▶ _Provided material_
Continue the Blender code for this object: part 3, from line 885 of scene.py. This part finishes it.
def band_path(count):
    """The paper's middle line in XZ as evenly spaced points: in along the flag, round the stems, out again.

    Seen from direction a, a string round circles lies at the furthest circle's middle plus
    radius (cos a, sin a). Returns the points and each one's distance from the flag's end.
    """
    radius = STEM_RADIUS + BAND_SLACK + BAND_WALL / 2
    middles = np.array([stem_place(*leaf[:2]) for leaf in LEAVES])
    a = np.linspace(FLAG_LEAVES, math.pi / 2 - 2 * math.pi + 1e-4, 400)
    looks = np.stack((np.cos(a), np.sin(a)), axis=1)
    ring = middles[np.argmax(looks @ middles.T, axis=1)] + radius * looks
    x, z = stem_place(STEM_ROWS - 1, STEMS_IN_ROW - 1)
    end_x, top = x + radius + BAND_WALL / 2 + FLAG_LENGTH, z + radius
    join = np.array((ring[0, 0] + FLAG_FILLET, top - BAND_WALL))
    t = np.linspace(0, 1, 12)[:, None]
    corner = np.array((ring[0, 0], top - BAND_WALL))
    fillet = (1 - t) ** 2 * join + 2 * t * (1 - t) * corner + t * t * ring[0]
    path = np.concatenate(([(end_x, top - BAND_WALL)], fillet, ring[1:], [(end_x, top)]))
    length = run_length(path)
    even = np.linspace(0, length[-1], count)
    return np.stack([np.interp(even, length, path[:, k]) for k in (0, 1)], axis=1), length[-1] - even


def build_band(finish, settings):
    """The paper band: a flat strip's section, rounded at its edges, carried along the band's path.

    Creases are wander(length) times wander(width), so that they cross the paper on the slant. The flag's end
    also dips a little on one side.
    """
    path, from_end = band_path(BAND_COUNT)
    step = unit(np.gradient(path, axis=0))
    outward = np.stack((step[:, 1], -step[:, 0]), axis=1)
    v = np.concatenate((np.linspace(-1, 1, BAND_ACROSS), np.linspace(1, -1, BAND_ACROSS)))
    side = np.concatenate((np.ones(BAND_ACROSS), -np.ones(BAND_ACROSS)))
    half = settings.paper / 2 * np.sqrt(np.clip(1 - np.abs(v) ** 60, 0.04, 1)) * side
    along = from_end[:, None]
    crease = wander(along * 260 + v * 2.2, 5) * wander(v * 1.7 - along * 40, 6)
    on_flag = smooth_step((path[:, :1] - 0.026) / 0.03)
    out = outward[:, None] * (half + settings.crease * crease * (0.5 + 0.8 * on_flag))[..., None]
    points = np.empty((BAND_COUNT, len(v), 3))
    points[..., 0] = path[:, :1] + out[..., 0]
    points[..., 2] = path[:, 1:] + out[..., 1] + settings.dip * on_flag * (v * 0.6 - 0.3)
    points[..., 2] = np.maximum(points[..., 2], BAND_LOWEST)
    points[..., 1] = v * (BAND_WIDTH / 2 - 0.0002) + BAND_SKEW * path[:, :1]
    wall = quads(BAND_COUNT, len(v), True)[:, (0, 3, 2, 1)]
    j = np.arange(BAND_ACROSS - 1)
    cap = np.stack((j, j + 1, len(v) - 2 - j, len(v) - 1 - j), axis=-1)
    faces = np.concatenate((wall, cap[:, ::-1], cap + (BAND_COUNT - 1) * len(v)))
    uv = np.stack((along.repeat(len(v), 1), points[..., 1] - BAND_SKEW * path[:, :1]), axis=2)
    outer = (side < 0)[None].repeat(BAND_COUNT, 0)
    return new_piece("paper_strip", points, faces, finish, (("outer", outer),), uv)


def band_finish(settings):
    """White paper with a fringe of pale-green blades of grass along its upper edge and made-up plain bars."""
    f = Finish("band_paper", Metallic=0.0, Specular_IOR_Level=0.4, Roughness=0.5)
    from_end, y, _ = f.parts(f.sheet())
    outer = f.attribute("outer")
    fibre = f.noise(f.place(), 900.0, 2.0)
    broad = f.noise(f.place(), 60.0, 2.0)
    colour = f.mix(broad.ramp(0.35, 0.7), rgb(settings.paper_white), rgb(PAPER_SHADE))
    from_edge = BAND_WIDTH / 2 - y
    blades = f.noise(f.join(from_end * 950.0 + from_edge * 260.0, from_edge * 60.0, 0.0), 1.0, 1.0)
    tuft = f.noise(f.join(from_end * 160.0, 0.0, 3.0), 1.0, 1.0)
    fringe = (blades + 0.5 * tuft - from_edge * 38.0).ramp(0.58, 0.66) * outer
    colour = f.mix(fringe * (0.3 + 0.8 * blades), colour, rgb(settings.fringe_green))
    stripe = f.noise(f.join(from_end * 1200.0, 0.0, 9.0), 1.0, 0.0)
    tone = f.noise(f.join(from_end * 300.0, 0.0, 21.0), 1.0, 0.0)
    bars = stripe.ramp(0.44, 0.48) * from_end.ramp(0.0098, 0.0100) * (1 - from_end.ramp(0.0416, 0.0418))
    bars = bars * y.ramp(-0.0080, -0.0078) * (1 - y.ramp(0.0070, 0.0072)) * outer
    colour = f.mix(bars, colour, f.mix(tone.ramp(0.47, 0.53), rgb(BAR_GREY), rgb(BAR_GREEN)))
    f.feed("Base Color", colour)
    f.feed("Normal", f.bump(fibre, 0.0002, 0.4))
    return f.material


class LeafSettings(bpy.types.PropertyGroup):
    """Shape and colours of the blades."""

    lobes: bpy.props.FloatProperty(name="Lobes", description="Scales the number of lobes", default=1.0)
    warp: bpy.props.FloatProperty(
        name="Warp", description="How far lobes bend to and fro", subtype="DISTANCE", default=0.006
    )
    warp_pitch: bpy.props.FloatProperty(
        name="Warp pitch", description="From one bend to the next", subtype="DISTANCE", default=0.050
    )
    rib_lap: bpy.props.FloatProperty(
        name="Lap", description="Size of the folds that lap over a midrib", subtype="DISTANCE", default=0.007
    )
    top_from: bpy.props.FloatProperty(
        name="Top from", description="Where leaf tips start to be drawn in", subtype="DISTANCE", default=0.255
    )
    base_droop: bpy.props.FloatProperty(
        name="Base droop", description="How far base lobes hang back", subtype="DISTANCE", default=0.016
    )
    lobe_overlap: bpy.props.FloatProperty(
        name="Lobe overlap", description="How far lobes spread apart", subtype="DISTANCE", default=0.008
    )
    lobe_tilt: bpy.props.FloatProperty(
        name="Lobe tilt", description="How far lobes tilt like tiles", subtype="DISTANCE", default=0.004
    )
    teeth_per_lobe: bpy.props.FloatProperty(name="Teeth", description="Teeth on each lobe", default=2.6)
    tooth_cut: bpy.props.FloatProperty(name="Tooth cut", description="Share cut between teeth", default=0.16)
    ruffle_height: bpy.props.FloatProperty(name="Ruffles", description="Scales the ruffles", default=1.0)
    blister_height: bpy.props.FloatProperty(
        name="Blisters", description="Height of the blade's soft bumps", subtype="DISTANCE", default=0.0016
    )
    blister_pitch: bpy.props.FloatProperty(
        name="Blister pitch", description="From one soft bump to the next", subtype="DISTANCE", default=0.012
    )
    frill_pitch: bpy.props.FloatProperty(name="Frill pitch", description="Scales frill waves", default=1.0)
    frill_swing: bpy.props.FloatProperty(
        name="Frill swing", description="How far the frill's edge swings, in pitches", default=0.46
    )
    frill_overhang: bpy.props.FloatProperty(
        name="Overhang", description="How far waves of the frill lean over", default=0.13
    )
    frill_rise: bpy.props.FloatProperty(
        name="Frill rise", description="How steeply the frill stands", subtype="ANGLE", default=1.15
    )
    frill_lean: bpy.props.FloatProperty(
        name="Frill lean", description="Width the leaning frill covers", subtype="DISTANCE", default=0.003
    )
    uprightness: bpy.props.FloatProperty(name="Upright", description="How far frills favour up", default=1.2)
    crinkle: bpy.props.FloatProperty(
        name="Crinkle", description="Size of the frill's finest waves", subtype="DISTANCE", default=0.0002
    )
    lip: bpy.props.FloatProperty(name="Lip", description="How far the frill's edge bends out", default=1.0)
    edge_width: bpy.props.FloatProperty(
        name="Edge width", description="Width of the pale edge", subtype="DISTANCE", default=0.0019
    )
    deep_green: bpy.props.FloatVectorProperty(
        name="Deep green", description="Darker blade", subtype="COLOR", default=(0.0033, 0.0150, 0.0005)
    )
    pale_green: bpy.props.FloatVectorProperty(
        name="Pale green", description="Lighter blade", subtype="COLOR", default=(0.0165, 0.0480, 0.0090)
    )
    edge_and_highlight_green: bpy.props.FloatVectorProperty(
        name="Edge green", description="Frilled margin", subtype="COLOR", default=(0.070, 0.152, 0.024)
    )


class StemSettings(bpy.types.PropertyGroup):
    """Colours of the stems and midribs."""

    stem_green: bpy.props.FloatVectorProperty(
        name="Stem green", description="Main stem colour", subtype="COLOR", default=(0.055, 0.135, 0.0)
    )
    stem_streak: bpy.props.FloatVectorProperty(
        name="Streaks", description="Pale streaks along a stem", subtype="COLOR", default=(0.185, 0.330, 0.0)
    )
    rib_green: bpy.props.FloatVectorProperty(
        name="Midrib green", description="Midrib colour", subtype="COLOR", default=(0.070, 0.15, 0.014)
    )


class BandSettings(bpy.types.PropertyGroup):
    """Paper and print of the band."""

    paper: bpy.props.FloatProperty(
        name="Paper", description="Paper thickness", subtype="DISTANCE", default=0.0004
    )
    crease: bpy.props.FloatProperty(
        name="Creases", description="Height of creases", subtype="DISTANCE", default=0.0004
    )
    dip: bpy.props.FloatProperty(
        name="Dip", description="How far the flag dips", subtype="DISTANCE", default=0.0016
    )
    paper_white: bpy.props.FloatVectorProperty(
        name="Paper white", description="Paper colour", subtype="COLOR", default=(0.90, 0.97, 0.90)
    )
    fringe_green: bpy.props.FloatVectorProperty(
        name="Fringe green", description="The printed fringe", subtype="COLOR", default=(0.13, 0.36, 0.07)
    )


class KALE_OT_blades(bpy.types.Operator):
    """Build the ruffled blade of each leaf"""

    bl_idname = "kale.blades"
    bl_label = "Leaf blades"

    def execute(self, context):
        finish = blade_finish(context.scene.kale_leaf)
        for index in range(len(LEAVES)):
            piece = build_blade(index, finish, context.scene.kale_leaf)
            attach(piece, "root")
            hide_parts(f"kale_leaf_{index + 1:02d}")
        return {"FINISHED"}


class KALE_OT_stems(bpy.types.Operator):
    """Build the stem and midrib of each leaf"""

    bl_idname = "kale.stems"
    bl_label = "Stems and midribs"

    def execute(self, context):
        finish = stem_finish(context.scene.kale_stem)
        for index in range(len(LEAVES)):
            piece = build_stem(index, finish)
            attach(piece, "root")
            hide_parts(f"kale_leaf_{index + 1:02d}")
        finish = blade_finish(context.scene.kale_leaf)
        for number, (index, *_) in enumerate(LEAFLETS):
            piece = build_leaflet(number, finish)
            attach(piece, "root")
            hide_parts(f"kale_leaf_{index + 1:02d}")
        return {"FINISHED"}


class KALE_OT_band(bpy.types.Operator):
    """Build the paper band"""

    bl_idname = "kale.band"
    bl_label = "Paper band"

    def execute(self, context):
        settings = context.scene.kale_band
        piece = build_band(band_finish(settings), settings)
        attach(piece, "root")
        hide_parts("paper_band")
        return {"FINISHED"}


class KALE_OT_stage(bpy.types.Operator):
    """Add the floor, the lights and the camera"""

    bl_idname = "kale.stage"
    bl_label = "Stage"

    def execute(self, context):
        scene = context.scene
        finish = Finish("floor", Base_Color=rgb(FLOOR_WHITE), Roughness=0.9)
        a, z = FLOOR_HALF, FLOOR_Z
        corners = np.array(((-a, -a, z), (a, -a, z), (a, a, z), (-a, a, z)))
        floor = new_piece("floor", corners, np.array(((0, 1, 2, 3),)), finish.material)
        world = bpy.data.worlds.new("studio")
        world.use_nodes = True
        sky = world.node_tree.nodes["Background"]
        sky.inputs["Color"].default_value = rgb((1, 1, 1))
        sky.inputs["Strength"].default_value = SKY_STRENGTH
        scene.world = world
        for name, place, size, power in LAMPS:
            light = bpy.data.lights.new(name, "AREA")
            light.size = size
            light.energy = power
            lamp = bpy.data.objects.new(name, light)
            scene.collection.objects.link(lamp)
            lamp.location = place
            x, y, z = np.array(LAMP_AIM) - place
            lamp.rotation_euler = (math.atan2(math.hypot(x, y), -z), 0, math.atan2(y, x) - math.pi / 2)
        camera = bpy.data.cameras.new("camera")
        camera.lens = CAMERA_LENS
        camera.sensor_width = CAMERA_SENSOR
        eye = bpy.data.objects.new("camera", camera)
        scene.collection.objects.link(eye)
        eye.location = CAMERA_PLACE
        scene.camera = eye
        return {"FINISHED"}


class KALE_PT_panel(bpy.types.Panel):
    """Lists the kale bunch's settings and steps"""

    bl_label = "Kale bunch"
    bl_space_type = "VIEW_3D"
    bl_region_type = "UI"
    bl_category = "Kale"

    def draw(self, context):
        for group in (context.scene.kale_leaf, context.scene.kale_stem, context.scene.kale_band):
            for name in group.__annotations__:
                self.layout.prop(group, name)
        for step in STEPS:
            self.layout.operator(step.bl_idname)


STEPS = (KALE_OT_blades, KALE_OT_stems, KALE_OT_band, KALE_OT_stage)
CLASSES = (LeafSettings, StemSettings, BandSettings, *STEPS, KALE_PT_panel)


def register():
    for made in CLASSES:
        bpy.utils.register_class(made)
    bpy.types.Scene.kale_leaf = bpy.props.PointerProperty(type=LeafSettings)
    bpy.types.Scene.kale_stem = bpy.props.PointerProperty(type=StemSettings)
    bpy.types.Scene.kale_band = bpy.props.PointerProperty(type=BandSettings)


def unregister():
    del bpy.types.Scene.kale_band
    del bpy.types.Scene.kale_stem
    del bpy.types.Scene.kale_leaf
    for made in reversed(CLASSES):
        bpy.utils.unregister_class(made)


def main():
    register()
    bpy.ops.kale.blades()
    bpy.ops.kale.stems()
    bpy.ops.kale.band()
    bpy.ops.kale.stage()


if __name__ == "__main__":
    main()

▶ _Required work_
Exactly as they appear, please write out the lines from the opening of the listing above down to the line containing "stems, out again.", with both end lines included.

▶ _Result of the exercise_
Continue the Blender code for this object: part 3, from line 885 of scene.py. This part finishes it.
def band_path(count):
    """The paper's middle line in XZ as evenly spaced points: in along the flag, round the stems, out again.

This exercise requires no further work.